[jira] [Issue Comment Edited] (SOLR-2382) DIH Cache Improvements

Mikhail Khludnev (Issue Comment Edited) (JIRA) Sun, 27 Nov 2011 11:48:07 -0800

    [ 
https://issues.apache.org/jira/browse/SOLR-2382?page=com.atlassian.jira.plugin.system.issuetabpanels:comment-tabpanel&focusedCommentId=13157979#comment-13157979
 ]


Mikhail Khludnev edited comment on SOLR-2382 at 11/27/11 7:46 PM:
------------------------------------------------------------------

Hello,

I want to contribute test for Parent/Child usecase with 
CachedSqlentityProcessor in single- and multi-thread modes: 
TestThreaded.java.patch on r1144761
Pls, let me know, how do you feel about it?

Actually, I've explored this case at 3.4 some 
time ago, but decided to wait a little until this re-factoring made a progress.

* the first issue is testCachedSingleThread_FullImport() failure.

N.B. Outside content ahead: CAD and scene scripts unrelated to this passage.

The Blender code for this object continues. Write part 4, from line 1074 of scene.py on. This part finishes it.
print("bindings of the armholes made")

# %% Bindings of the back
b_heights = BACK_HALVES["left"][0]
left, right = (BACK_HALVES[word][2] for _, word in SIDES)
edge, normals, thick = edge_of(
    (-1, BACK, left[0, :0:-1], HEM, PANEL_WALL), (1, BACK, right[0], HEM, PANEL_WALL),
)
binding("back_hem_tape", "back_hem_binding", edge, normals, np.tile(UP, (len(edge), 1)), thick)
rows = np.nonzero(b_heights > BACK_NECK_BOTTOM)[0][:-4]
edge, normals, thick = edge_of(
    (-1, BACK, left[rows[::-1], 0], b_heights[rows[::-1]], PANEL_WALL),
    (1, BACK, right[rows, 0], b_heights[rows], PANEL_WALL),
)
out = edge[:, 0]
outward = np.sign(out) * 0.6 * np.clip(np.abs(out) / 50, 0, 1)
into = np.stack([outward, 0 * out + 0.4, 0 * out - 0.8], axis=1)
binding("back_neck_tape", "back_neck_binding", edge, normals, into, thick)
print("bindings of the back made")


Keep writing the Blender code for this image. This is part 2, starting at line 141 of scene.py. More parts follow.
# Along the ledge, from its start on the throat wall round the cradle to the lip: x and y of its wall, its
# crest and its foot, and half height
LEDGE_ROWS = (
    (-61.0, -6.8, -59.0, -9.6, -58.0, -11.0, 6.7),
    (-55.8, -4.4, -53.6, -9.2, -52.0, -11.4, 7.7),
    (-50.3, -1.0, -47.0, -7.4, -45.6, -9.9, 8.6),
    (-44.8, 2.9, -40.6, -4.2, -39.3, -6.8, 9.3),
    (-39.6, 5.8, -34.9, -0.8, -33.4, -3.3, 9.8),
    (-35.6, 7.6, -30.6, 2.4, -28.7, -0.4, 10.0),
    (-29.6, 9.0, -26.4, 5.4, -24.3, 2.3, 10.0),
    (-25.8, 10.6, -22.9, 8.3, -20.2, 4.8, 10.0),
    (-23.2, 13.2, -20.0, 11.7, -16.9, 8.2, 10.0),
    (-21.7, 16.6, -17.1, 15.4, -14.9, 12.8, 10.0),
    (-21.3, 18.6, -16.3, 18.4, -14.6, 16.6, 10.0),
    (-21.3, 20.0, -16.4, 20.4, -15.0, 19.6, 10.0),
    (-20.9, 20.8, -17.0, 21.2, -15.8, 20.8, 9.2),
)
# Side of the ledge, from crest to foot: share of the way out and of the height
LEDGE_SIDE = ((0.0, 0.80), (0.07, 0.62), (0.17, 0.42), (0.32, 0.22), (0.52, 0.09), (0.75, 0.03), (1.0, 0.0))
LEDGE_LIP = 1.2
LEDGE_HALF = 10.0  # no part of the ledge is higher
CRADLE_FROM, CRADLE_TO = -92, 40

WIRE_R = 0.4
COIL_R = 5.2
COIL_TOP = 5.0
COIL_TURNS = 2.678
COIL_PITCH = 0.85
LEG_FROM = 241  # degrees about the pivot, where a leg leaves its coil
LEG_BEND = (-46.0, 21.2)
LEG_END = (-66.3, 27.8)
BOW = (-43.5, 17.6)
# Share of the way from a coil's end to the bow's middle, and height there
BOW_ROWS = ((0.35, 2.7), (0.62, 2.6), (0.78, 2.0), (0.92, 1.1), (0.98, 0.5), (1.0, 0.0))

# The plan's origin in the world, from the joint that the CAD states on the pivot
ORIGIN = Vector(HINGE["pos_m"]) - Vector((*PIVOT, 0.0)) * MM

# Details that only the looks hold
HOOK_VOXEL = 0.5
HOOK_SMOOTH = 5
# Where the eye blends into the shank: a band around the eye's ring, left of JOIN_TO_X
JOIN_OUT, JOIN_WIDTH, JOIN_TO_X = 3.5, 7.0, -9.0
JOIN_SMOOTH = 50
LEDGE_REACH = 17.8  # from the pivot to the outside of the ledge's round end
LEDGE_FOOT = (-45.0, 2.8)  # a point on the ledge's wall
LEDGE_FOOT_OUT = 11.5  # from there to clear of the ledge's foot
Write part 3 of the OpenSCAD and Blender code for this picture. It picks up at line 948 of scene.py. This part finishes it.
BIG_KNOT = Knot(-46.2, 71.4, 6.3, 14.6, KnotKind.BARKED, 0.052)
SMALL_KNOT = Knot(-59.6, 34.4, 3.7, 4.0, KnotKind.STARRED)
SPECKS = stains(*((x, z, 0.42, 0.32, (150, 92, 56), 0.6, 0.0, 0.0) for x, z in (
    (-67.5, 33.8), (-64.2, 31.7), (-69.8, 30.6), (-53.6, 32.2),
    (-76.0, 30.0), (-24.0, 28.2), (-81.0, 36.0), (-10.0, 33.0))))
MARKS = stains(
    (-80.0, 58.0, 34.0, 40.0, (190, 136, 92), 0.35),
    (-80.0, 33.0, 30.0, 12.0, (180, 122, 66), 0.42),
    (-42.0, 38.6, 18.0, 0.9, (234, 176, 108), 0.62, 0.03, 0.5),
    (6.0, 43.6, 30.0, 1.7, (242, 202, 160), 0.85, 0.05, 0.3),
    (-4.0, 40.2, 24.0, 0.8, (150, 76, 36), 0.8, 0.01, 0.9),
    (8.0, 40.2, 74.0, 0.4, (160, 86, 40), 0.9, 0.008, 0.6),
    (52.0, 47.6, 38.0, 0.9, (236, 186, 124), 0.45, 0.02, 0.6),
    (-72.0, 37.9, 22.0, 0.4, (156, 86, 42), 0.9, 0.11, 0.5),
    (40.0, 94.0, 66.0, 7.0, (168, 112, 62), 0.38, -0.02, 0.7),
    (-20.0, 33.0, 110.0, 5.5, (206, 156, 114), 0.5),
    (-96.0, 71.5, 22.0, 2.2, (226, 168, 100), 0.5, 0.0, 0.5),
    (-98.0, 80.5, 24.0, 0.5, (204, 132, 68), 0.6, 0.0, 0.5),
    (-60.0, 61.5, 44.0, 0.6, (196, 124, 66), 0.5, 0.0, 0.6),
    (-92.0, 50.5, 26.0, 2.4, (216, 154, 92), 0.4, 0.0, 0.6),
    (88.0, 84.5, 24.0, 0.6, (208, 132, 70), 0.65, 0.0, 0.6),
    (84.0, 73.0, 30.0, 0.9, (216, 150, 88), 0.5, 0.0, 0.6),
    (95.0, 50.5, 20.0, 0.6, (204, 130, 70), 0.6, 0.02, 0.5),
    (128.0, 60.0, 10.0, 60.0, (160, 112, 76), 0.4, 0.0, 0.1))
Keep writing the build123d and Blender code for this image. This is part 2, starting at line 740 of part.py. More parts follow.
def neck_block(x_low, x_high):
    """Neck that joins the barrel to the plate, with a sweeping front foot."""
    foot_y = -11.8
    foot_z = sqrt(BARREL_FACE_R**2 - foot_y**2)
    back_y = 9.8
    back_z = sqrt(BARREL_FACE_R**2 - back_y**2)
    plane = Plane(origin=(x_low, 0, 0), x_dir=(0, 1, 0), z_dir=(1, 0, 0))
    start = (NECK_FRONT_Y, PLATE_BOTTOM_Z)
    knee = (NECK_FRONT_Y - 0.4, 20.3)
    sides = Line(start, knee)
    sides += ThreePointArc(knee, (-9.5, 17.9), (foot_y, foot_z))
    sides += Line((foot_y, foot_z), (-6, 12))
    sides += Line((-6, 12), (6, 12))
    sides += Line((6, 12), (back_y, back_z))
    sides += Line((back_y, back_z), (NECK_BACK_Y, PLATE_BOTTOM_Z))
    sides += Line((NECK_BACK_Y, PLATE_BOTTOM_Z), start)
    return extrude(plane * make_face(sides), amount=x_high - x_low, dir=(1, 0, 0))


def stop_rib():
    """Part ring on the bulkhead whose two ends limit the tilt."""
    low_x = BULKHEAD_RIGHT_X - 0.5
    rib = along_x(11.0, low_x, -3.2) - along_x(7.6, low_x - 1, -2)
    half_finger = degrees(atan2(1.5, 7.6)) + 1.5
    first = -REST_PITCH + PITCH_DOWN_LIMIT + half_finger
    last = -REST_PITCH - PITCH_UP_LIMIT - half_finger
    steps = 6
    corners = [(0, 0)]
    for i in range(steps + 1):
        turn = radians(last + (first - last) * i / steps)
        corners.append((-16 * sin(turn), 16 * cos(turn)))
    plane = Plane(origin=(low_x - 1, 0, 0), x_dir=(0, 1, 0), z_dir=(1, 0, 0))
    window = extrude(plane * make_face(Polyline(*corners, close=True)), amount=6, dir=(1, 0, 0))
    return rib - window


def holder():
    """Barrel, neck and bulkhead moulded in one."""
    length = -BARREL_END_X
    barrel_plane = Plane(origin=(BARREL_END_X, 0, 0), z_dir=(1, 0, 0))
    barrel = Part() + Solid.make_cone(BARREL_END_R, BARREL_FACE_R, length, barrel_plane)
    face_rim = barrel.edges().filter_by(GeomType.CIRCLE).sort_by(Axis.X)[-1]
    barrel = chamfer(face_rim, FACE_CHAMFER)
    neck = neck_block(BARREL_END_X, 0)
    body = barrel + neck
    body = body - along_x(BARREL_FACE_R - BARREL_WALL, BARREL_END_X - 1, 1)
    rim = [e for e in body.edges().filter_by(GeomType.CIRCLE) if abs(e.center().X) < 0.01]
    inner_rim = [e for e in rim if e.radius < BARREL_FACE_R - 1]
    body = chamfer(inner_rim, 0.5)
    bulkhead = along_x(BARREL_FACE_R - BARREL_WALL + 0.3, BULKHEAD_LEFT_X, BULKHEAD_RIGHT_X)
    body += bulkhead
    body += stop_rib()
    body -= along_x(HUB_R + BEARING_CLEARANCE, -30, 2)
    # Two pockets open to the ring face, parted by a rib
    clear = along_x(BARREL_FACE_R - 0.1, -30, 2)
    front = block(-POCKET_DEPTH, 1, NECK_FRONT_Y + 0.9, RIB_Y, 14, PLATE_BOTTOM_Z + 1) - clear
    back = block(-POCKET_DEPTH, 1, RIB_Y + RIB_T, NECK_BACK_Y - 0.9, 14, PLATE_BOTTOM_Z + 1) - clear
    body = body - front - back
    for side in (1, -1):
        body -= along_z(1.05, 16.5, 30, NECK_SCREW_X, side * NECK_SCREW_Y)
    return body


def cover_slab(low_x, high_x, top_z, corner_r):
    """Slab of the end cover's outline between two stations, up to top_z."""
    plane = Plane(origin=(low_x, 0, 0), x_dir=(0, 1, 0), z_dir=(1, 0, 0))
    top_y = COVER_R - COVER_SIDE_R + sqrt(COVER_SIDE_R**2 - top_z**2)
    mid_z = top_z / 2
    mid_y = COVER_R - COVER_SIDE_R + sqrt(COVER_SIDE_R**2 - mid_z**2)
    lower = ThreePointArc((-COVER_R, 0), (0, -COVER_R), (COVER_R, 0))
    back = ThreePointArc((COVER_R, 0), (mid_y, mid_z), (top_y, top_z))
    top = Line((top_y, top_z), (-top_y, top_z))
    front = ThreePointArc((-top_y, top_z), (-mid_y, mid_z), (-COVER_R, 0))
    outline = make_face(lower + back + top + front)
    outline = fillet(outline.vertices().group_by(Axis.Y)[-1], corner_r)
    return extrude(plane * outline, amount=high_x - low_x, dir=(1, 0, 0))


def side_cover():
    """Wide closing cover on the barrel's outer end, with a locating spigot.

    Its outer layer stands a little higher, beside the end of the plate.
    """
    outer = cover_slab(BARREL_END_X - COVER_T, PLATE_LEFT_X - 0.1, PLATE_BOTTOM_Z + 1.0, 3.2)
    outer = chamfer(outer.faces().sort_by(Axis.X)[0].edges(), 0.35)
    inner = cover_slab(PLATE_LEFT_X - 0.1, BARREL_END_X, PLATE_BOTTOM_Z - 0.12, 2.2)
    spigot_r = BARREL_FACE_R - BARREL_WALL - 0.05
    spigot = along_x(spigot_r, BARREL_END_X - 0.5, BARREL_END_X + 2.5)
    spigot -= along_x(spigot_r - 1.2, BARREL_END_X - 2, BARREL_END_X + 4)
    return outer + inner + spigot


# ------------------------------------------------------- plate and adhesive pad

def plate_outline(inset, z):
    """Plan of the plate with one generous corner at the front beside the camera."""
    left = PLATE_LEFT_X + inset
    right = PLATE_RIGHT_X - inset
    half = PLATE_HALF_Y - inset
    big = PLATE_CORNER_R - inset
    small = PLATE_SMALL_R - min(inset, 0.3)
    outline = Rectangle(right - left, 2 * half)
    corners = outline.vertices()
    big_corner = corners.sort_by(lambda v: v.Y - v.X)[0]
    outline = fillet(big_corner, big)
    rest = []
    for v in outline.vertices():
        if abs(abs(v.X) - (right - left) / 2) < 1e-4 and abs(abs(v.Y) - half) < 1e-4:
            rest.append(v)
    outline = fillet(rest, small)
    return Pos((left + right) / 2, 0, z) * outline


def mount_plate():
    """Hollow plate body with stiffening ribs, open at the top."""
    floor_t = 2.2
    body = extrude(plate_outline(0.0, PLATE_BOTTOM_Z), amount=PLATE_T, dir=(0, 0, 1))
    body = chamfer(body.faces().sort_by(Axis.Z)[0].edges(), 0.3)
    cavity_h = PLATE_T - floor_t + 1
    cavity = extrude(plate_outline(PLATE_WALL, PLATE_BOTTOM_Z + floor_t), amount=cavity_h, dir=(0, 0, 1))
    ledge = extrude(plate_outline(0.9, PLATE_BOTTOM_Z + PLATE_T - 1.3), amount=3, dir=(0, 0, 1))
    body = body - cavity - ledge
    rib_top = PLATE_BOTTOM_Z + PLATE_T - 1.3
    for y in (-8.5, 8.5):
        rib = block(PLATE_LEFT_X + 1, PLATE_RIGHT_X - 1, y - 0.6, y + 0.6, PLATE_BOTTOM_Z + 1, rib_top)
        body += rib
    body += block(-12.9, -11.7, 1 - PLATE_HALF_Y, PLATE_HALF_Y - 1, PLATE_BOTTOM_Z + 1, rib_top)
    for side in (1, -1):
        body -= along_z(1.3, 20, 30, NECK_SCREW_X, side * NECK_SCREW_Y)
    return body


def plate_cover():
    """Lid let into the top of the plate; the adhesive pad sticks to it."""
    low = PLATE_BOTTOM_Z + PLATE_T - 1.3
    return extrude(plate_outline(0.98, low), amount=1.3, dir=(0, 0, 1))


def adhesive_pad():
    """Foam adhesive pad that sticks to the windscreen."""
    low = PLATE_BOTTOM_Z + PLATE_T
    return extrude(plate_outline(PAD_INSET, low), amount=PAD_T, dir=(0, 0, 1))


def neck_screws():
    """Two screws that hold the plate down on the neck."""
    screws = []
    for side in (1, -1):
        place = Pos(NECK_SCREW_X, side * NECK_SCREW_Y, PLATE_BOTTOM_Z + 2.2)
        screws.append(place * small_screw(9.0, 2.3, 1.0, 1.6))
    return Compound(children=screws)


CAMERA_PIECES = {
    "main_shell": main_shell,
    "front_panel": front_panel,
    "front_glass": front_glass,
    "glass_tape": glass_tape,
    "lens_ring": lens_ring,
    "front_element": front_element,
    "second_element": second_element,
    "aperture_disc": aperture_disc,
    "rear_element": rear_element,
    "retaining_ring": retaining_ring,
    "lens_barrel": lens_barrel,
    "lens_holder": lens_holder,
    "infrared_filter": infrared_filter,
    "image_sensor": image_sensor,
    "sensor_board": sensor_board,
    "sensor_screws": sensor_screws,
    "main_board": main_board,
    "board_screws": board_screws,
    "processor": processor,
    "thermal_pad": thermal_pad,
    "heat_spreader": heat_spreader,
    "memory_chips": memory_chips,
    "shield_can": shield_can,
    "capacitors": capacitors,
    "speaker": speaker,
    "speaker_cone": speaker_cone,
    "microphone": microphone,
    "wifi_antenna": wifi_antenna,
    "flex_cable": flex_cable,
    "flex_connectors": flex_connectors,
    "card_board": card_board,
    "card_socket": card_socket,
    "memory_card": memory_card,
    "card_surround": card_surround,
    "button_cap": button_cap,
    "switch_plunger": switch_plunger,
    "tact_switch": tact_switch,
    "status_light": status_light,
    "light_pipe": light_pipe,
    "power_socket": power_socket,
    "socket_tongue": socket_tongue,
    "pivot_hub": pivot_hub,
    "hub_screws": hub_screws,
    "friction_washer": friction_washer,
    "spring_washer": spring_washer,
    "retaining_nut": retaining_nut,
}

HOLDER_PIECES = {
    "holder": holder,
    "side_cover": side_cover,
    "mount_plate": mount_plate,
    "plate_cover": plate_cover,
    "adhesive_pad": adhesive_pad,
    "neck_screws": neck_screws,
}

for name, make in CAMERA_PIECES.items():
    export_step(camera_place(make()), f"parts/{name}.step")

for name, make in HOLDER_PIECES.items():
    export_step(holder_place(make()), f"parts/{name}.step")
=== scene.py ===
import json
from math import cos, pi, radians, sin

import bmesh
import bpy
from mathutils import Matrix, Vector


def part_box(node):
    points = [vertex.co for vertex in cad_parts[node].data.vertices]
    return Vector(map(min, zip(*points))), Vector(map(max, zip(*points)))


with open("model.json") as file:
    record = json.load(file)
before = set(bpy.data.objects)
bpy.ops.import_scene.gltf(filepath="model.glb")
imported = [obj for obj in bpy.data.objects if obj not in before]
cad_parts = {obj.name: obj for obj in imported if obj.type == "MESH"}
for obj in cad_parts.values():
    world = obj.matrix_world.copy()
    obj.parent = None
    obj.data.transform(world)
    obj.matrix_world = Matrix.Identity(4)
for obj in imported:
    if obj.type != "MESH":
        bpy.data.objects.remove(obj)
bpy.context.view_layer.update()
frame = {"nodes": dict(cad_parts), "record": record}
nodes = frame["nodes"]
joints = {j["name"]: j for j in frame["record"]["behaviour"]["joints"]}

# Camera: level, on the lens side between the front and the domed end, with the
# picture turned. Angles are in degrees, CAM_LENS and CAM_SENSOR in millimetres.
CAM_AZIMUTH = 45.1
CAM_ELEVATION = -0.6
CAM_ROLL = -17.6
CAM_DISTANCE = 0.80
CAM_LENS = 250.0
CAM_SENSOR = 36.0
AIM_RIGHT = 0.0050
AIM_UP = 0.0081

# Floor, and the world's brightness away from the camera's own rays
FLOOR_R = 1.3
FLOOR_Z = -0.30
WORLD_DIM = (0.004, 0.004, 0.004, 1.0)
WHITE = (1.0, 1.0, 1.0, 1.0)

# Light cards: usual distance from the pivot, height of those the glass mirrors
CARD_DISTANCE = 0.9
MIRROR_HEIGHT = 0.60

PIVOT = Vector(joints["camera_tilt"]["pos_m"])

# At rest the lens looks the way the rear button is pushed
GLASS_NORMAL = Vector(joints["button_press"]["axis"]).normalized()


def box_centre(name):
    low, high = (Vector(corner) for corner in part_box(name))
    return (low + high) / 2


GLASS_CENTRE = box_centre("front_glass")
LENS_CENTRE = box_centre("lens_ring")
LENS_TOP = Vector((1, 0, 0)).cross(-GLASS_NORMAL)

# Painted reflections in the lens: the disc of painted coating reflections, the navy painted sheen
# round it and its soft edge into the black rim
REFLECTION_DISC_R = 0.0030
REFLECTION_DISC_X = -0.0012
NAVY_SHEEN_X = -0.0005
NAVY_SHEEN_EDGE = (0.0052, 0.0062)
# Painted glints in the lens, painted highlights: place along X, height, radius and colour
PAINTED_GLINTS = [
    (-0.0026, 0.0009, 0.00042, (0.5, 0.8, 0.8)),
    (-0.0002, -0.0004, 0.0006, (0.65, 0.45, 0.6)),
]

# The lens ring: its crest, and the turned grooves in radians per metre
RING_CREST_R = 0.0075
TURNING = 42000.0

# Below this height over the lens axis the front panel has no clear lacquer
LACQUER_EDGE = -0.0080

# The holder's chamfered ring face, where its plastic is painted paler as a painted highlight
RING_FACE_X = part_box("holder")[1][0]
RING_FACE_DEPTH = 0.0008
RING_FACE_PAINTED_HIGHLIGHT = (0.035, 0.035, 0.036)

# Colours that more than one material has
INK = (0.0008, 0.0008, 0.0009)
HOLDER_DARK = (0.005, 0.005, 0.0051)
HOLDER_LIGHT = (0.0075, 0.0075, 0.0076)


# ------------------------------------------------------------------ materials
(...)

It's caused 
by 
{code:title=DocBuilder.java line 473}
   } finally {
        entityProcessor.destroy();
      }
{code}
this code, which cleanups the cache, makes sense, but for parent entities only, 
and causes a failure for the child entities enumeration, when run() is called 
from line :510. It shouldn't be a big deal to fix. 

* then, some minor moaning: looks like where="xid=x.id" is not supported by new 
code, which relies on cachePk="xid" and cacheLookup="x.id". for me it's a 
matter of opinion, backward compatibility and documentation. 

* the most interesting problem is failure of 
testCachedMultiThread_FullImport(). At 3.4 it's caused by sharing child 
entities iteration state. Now it looks like DIHCacheSupport.dataSourceRowCache 
is accessed by multiple threads from ThreadedEntityProcessorWrapper. I have 
some ideas, but want to know your opinion.

Guys, I can handle some of these, let me know how I can help.

--
Mikhail
                
      was (Author: mkhludnev):
    Hello,

I want to contribute test for Parent/Child usecase with 
CachedSqlentityProcessor in single- and multi-thread modes: 
TestThreaded.java.patch on r1144761
Pls, let me know, how do you feel about it?

Actually, I've explored this case at 3.4 some 
time ago, but decided to wait a little until this re-factoring made a progress.

* the first issue is testCachedSingleThread_FullImport() failure. It's caused 
by 
{code:title=DocBuilder.java line 473}
   } finally {
        entityProcessor.destroy();
      }
{code}
this code, which clean-ups the cache, makes sense, but for parent entities 
only, and causes a failure for the child entities enumeration, when run() is 
called from line :510. It shouldn't be a big deal to fix. 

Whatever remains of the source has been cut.